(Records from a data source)
>> begin

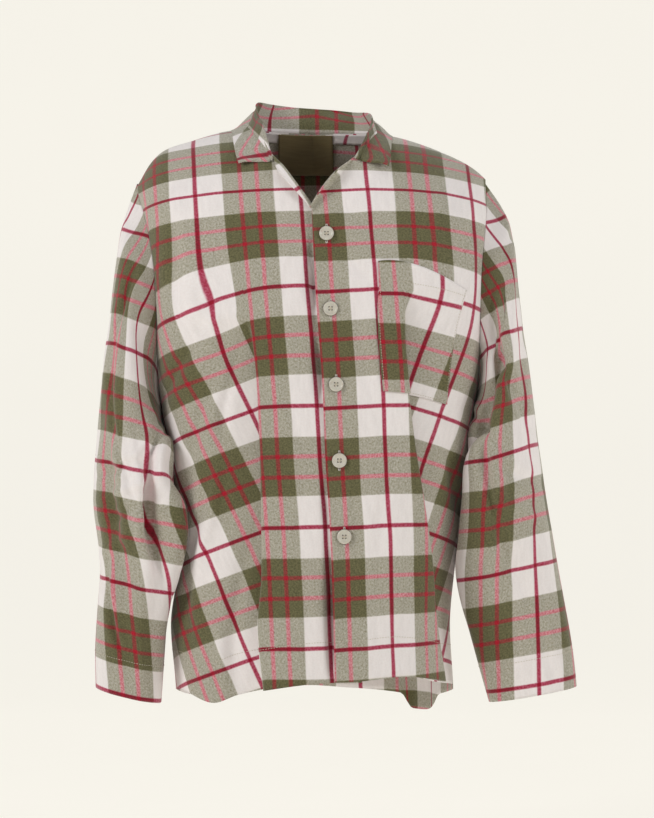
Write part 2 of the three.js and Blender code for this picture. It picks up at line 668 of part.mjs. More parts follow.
function block(grid, { columns, rows, narrows = 0 }) {
  return grid.slice(rows[0], rows[1] + 1).map((row, j) => {
    const kept = 1 - narrows * (j / (rows[1] - rows[0]));
    return row.slice(columns[0], columns[1] + 1).map((point, i) => {
      const beyond = columns[0] + i - BESIDE_TUCK;
      if (narrows === 0 || beyond <= 0) return point;
      const at = BESIDE_TUCK + beyond * kept;
      const before = Math.min(row.length - 2, Math.floor(at));
      return row[before].clone().lerp(row[before + 1], at - before);
    });
  });
}

// A patch on a panel's outer side: the panel's own points and normals, moved out. A patch that
// narrows has its columns outside the tuck drawn in towards its lower edge.
function patch(base, shape, clear) {
  const grid = block(base.grid, shape);
  const normals = block(base.normals, shape);
  return wallGeometry(moved(grid, normals, clear + shape.wall), moved(grid, normals, clear));
}

function lining(base, shape, clear) {
  const grid = block(base.inner, shape);
  const normals = block(base.normals, shape);
  return wallGeometry(moved(grid, normals, -clear), moved(grid, normals, -clear - shape.wall));
}

function buttonGeometry() {
  const { radius, thick, rim } = BUTTON;
  const profile = [[0, 0], [radius - 1, 0], [radius, 0.8], [radius, thick - 0.8], [radius - 0.8, thick],
    [radius - 2.2, thick], [radius - 3, thick - rim], [0, thick - rim]];
  const geometry = new THREE.LatheGeometry(profile.map(([r, y]) => new THREE.Vector2(r, y)), BUTTON_SEGMENTS);
  return geometry;
}

function buttonPlace(k) {
  const z = BUTTON.firstZ - BUTTON.step * k;
  const x = read(PLACKET, 'x', z) + EDGE_TO_BUTTON;
  const at = bodyAt(-1, x, z);
  const across = bodyAt(-1, x + 4, z).sub(at);
  const down = bodyAt(-1, x, z - 4).sub(at);
  const normal = down.cross(across).normalize();
  if (normal.y > 0) normal.negate();
  return { position: at.addScaledVector(normal, LAY_GAP), normal };
}

// ---------------------------------------------------------------- the garment
const FLANNEL = { color: 0xa49c88, roughness: 0.95, metalness: 0 };
const group = new THREE.Group();

function add(name, geometry, look) {
  const mesh = new THREE.Mesh(geometry, new THREE.MeshStandardMaterial(look));
  mesh.name = name;
  group.add(mesh);
  return mesh;
}

const frontRight = panel(frontGrid('right'));
const frontLeft = panel(frontGrid('left'));
const back = panel(backGrid());
const sleeveRight = sleeve('right');
const sleeveLeft = sleeve('left');
const collar = collarGrid();
const collarNormals = gridNormals(collar, false).map((row) => row.map((n) => n.negate()));
collarNormals[0] = collar[0].map((p) => new THREE.Vector3(-p.x, NECK_CENTRE_Y - p.y, 0).normalize());

add('front_right', wallGeometry(frontRight.grid, frontRight.inner), { ...FLANNEL, color: 0xa89f8c });
add('front_left', wallGeometry(frontLeft.grid, frontLeft.inner), { ...FLANNEL, color: 0xaca390 });
add('back', wallGeometry(back.grid, back.inner), { ...FLANNEL, color: 0x9c9480 });
add('sleeve_right', wallGeometry(sleeveRight.grid, sleeveRight.inner, true), { ...FLANNEL, color: 0x8f8a73 });
add('sleeve_left', wallGeometry(sleeveLeft.grid, sleeveLeft.inner, true), { ...FLANNEL, color: 0x8f8a73 });
add('collar', wallGeometry(collar, moved(collar, collarNormals, -WALL)), { ...FLANNEL, color: 0x7c7a5e });
add('pocket', patch(frontLeft, POCKET, POCKET_GAP), { ...FLANNEL, color: 0xc9bfb0 });
add('neck_facing', lining(back, FACING, LAY_GAP), { ...FLANNEL, color: 0xc8c4bb });
add('label', lining(back, LABEL, LAY_GAP * 2 + FACING.wall), { color: 0x6b6038, roughness: 0.5, metalness: 0 });
for (let k = 0; k < BUTTON.count; k += 1) {
  const { position, normal } = buttonPlace(k);
  const button = add(`button_${k + 1}`, buttonGeometry(), { color: 0xcfc8b8, roughness: 0.3, metalness: 0 });
  button.quaternion.setFromUnitVectors(new THREE.Vector3(0, 1, 0), normal);
  button.position.copy(position);
}

export default group;
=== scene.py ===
"""Looks of a plaid flannel pajama top, filled out as when worn: Blender 4.5, metres, +Z up.

The cloth pieces are thin shells on the forms of their CAD solids. Lengths in the tables
and functions are millimetres, as in the CAD, and become metres when a mesh is made.
"""

import math

import bpy
import numpy as np
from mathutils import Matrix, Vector


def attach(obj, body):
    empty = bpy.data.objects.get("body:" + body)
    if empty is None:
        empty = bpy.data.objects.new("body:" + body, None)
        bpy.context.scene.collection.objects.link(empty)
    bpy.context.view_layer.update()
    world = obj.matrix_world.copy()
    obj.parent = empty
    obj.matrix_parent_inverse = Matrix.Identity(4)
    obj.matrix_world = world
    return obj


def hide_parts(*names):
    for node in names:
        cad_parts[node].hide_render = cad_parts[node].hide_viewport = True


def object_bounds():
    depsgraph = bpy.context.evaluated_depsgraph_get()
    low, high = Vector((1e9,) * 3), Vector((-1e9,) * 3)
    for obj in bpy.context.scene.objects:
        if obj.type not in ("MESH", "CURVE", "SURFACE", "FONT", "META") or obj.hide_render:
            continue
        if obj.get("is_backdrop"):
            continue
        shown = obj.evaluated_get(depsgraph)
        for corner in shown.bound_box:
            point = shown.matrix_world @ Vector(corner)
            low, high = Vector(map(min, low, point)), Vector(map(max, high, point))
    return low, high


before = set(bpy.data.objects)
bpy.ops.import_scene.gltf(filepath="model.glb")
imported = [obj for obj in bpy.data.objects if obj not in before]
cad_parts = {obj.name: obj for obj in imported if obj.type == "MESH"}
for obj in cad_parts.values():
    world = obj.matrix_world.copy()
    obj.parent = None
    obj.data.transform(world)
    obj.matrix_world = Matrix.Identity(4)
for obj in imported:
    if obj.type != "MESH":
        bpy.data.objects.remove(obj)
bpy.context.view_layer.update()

MM = 0.001
SIDE = {"right": -1, "left": 1}     # the wearer's right is at -X

# ---------------------------------------------------------------- driving dimensions, mm
CLOTH = 1.1                 # thickness that shows at free edges
NECK_HALF = 85
SHOULDER_ROLL = 100
V_DEPTH = 100
BACK_NECK_Z = 11
ARMHOLE_TOP_Z = -60
UNDERARM_Z = -345
ARMHOLE_CUT = {-1: 58, 1: 66}
OVERLAP = 34
UNDER_STEP = 4.2
UNDER_FADE = 46
EDGE_TO_BUTTON = 17
HEM_DEPTH = 50
CUFF_HEM = 46

# The plaid: a 50/50 mix of warp and weft stripes, each repeat half light and half olive.
ACROSS = 126                # repeat across the cloth
DOWN = 148                  # repeat down the cloth
LINE = 5.0                  # width of a coloured line

# ---------------------------------------------------------------- tables


def table(columns, rows):
    """Named columns, in the rising order of the first."""
    data = np.array(rows, float)
    if data[0, 0] > data[-1, 0]:
        data = data[::-1]
    return dict(zip(columns.split(), data.T))


def read(rows, key, at):
    """A smooth curve through one column of a table, against its first column."""
    xs, ys = next(iter(rows.values())), rows[key]
    at = np.asarray(at, float)
    i = np.clip(np.searchsorted(xs, at, side="right") - 1, 0, len(xs) - 2)
    before, after = np.maximum(i - 1, 0), np.minimum(i + 2, len(xs) - 1)
    span = xs[i + 1] - xs[i]
    t = np.clip((at - xs[i]) / span, 0, 1)
    slope_in = (ys[i + 1] - ys[before]) / (xs[i + 1] - xs[before]) * span
    slope_out = (ys[after] - ys[i]) / (xs[after] - xs[i]) * span
    t2, t3 = t * t, t ** 3
    return ((2 * t3 - 3 * t2 + 1) * ys[i] + (t3 - 2 * t2 + t) * slope_in
            + (3 * t2 - 2 * t3) * ys[i + 1] + (t3 - t2) * slope_out)


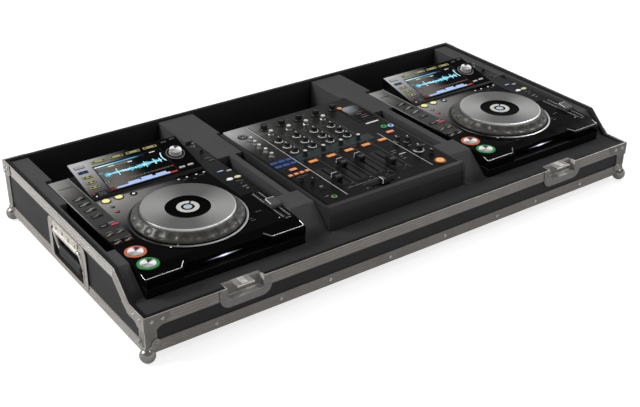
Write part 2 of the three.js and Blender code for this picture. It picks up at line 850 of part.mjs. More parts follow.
// A rod along a path in the (u, v) plane, with a ring of corners at each point of the path.
function rod_along(path, radius, sides) {
  const middles = [];
  for (const curve of path.curves) {
    const steps = curve.isLineCurve3 ? 1 : bend_steps;
    for (let i = 0; i < steps; i += 1) middles.push([curve.getPoint(i / steps), curve.getTangent(i / steps)]);
  }
  const last = path.curves[path.curves.length - 1];
  middles.push([last.getPoint(1), last.getTangent(1)]);
  const places = [];
  for (const [middle, tangent] of middles) {
    const across = axis(-tangent.y, tangent.x, 0);
    for (let k = 0; k < sides; k += 1) {
      const angle = ((k + 0.5) / sides) * Math.PI * 2;
      const place = middle.clone().addScaledVector(across, radius * Math.cos(angle));
      places.push(place.x, place.y, place.z + radius * Math.sin(angle));
    }
  }
  const faces = [];
  for (let i = 0; i + 1 < middles.length; i += 1) {
    for (let k = 0; k < sides; k += 1) {
      const next = (k + 1) % sides;
      const [a, b] = [i * sides + k, i * sides + next];
      faces.push(a, b, a + sides, b, b + sides, a + sides);
    }
  }
  const end = (middles.length - 1) * sides;
  for (let k = 1; k + 1 < sides; k += 1) {
    faces.push(0, k + 1, k, end, end + k, end + k + 1);
  }
  const geometry = new THREE.BufferGeometry();
  geometry.setAttribute("position", new THREE.Float32BufferAttribute(places, 3));
  geometry.setIndex(faces);
  return geometry;
}

function hang(geometry) {
  geometry.rotateX(bail_lean).translate(-handle_y, hinge_z, hinge_out);
  return on_face(geometry, left);
}

function handle_bail() {
  return hang(rod_along(bail_path(), rod_radius, rod_sides));
}

function handle_grip() {
  const half = grip_length / 2;
  const r = grip_tall / 2;
  const edge = grip_round * 0.3;
  const profile = [
    [0, -half],
    [r - grip_round, -half],
    [r - edge, -half + edge],
    [r, -half + grip_round],
    [r, half - grip_round],
    [r - edge, half - edge],
    [r - grip_round, half],
    [0, half],
  ];
  const body = turned(profile, rod_sides * 2).rotateY(Math.PI / 2);
  body.scale(1, 1, grip_thick / grip_tall);
  const bore = drum(rod_radius + clearance, -half - overrun, half + overrun, rod_sides);
  bore.rotateZ(Math.PI / rod_sides).rotateY(Math.PI / 2);
  return hang(cut(body, bore).translate(0, -bail_drop, 0));
}

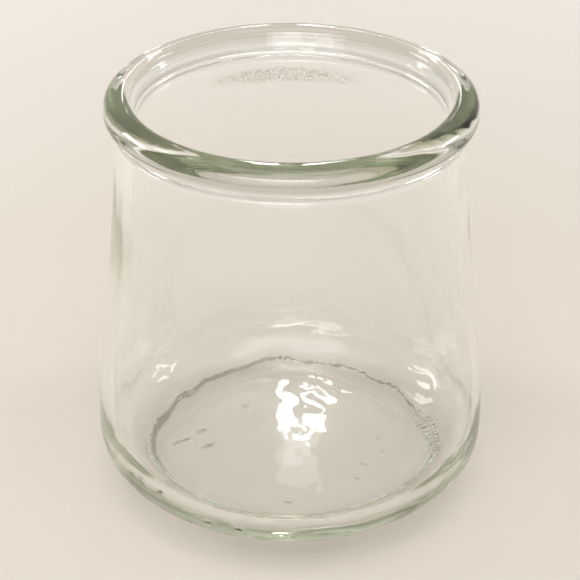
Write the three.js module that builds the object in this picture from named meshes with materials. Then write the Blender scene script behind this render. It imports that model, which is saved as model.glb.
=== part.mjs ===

>> end

#### The request:
Copy out only the lines above from the one with "add('label', lining(back, LABEL, LAY_GAP" to the one with "obj.parent = empty", inclusive, exactly as they stand.

#### Solved exercise:
add('label', lining(back, LABEL, LAY_GAP * 2 + FACING.wall), { color: 0x6b6038, roughness: 0.5, metalness: 0 });
for (let k = 0; k < BUTTON.count; k += 1) {
  const { position, normal } = buttonPlace(k);
  const button = add(`button_${k + 1}`, buttonGeometry(), { color: 0xcfc8b8, roughness: 0.3, metalness: 0 });
  button.quaternion.setFromUnitVectors(new THREE.Vector3(0, 1, 0), normal);
  button.position.copy(position);
}

export default group;
=== scene.py ===
"""Looks of a plaid flannel pajama top, filled out as when worn: Blender 4.5, metres, +Z up.

The cloth pieces are thin shells on the forms of their CAD solids. Lengths in the tables
and functions are millimetres, as in the CAD, and become metres when a mesh is made.
"""

import math

import bpy
import numpy as np
from mathutils import Matrix, Vector


def attach(obj, body):
    empty = bpy.data.objects.get("body:" + body)
    if empty is None:
        empty = bpy.data.objects.new("body:" + body, None)
        bpy.context.scene.collection.objects.link(empty)
    bpy.context.view_layer.update()
    world = obj.matrix_world.copy()
    obj.parent = empty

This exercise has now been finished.